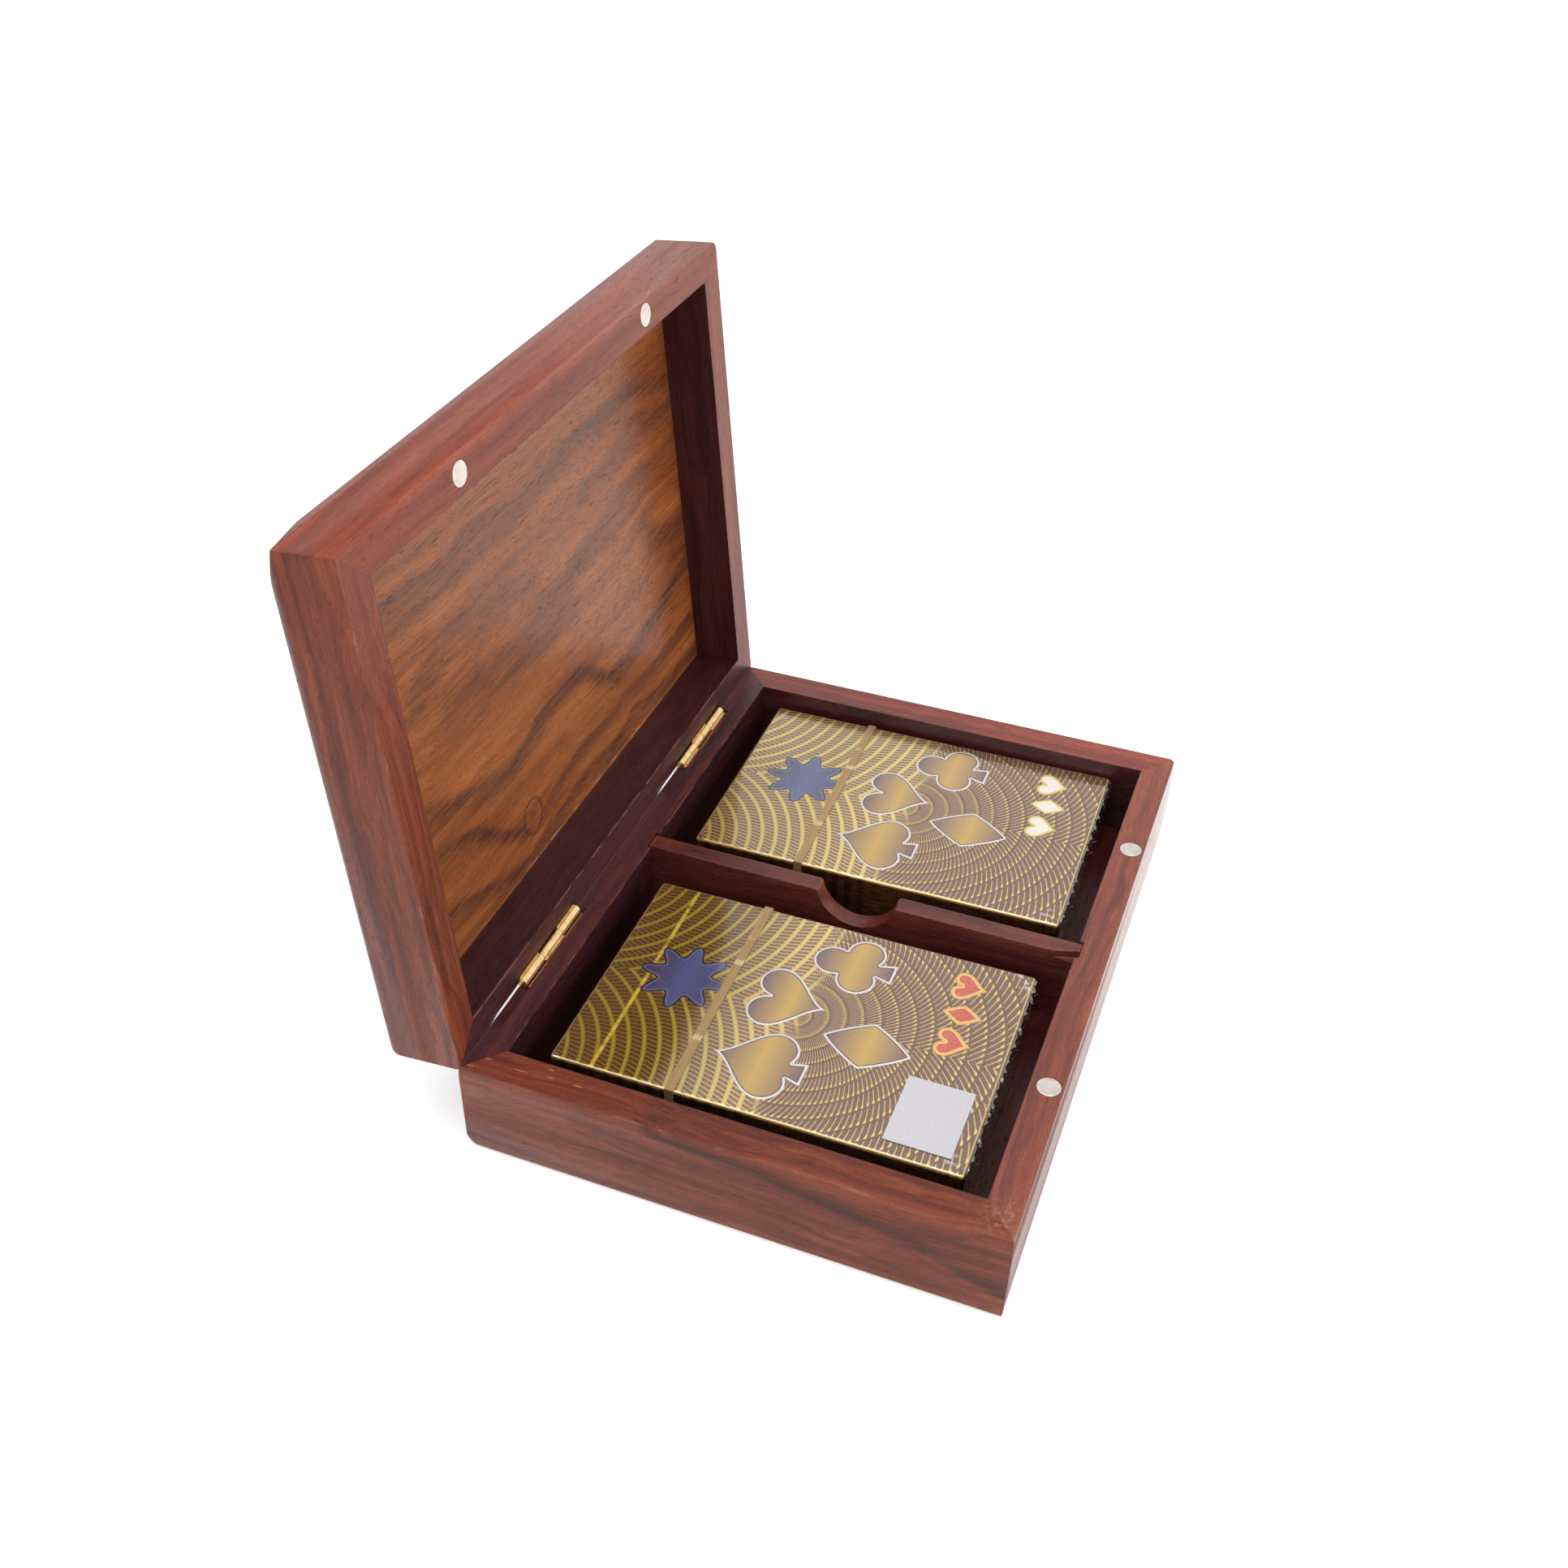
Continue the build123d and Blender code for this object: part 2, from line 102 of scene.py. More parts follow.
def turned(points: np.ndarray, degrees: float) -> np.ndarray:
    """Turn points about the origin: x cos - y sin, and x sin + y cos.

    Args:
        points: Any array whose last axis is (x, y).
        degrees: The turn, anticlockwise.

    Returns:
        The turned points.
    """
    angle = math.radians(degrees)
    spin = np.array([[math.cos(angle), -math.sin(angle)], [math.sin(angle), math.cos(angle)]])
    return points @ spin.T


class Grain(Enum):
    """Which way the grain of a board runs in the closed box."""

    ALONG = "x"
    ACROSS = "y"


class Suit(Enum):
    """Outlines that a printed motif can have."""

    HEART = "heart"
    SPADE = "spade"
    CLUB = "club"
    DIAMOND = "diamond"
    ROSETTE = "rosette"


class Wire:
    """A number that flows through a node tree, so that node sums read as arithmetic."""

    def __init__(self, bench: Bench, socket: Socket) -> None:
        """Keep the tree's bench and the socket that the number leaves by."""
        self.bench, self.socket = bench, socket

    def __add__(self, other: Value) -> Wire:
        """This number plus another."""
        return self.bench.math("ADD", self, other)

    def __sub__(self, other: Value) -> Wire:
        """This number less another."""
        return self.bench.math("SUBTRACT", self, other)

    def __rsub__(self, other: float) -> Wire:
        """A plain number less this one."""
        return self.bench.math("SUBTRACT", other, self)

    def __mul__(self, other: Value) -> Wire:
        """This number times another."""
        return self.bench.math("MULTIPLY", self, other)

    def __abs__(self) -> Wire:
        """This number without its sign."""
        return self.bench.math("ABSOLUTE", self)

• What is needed
Repeat, exactly and only, the lines from the beginning of the material through the line that contains "self.bench, self.socket = bench, socket".

• Task response
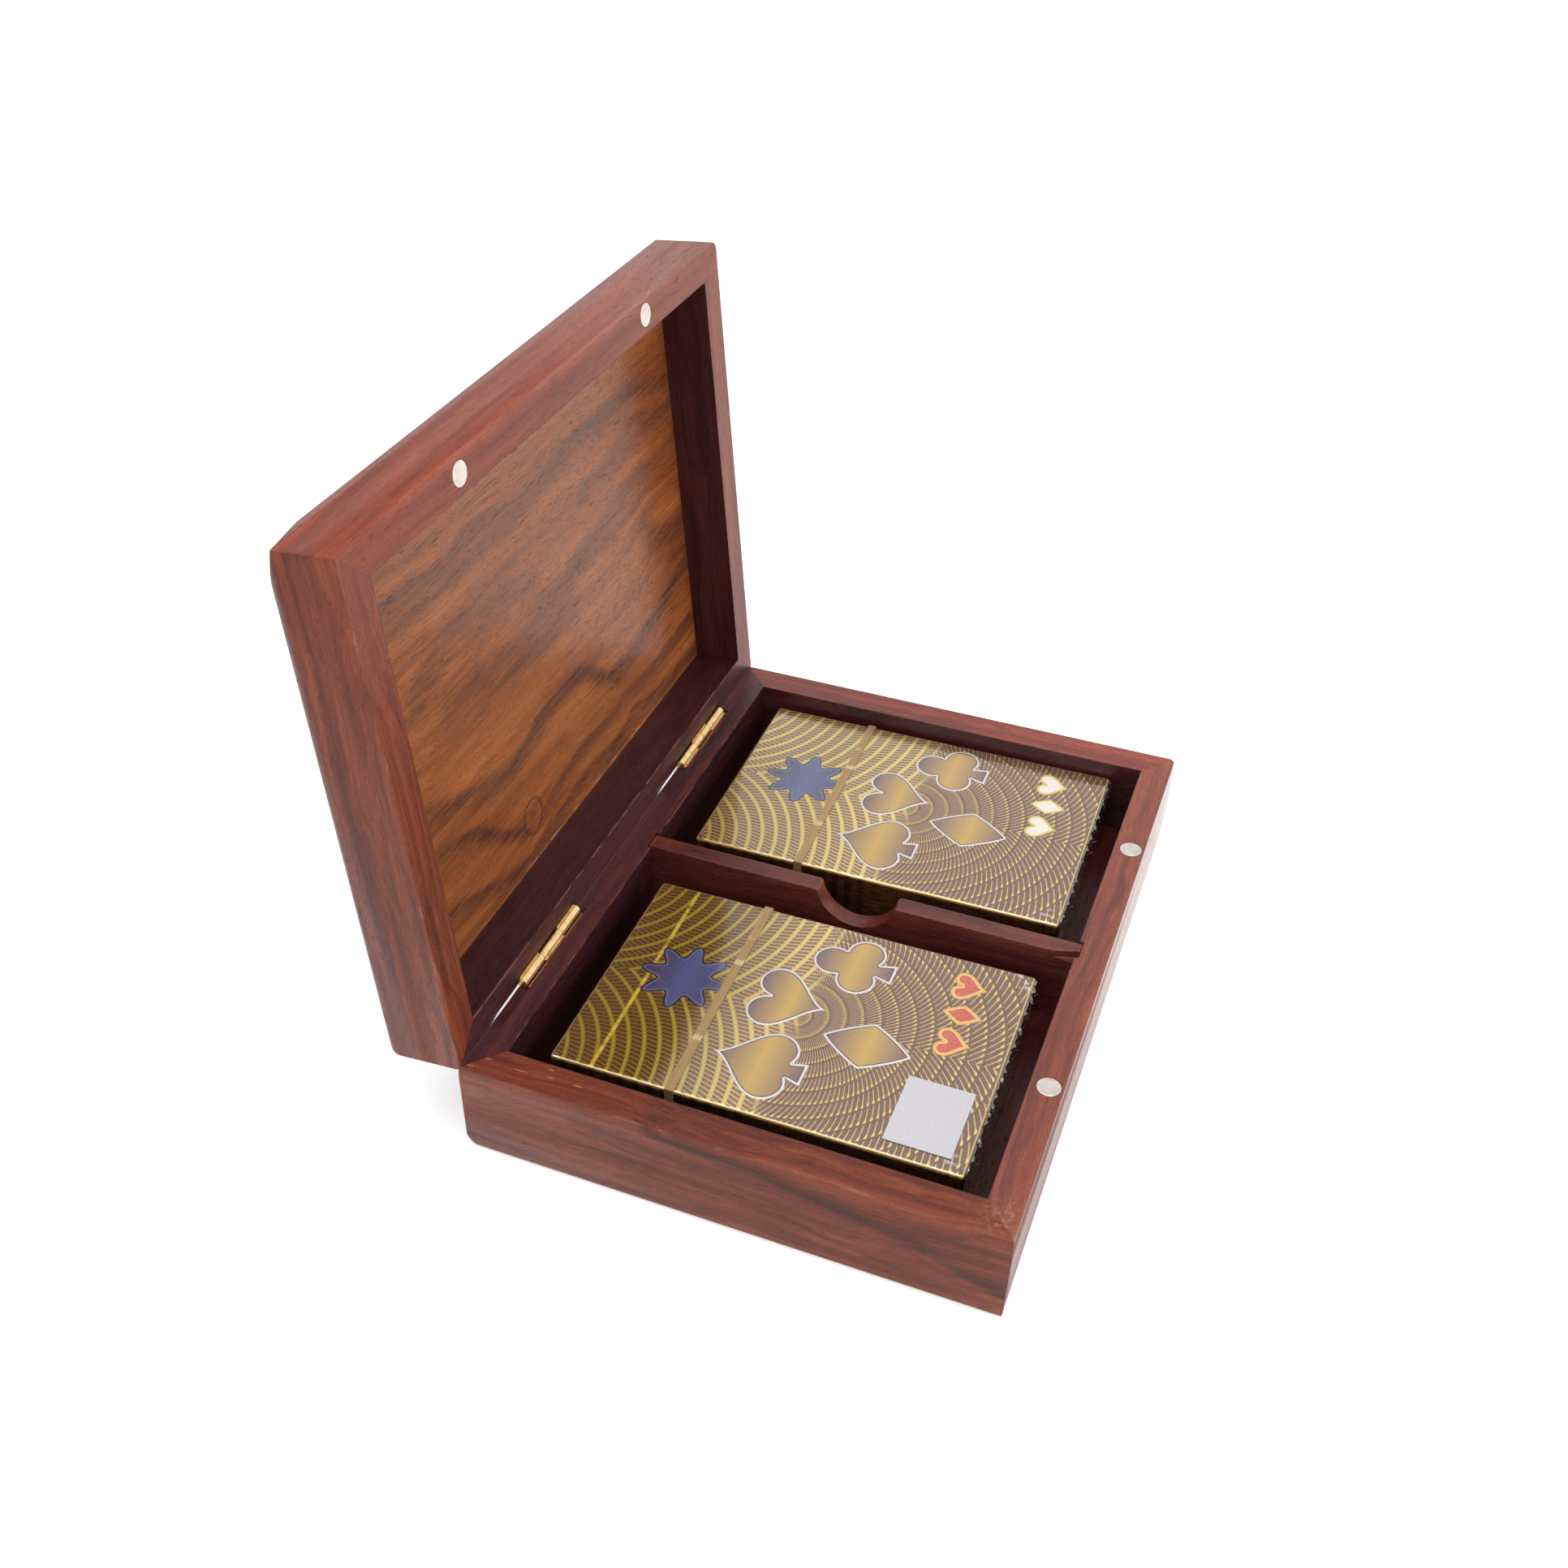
Continue the build123d and Blender code for this object: part 2, from line 102 of scene.py. More parts follow.
def turned(points: np.ndarray, degrees: float) -> np.ndarray:
    """Turn points about the origin: x cos - y sin, and x sin + y cos.

    Args:
        points: Any array whose last axis is (x, y).
        degrees: The turn, anticlockwise.

    Returns:
        The turned points.
    """
    angle = math.radians(degrees)
    spin = np.array([[math.cos(angle), -math.sin(angle)], [math.sin(angle), math.cos(angle)]])
    return points @ spin.T


class Grain(Enum):
    """Which way the grain of a board runs in the closed box."""

    ALONG = "x"
    ACROSS = "y"


class Suit(Enum):
    """Outlines that a printed motif can have."""

    HEART = "heart"
    SPADE = "spade"
    CLUB = "club"
    DIAMOND = "diamond"
    ROSETTE = "rosette"


class Wire:
    """A number that flows through a node tree, so that node sums read as arithmetic."""

    def __init__(self, bench: Bench, socket: Socket) -> None:
        """Keep the tree's bench and the socket that the number leaves by."""
        self.bench, self.socket = bench, socket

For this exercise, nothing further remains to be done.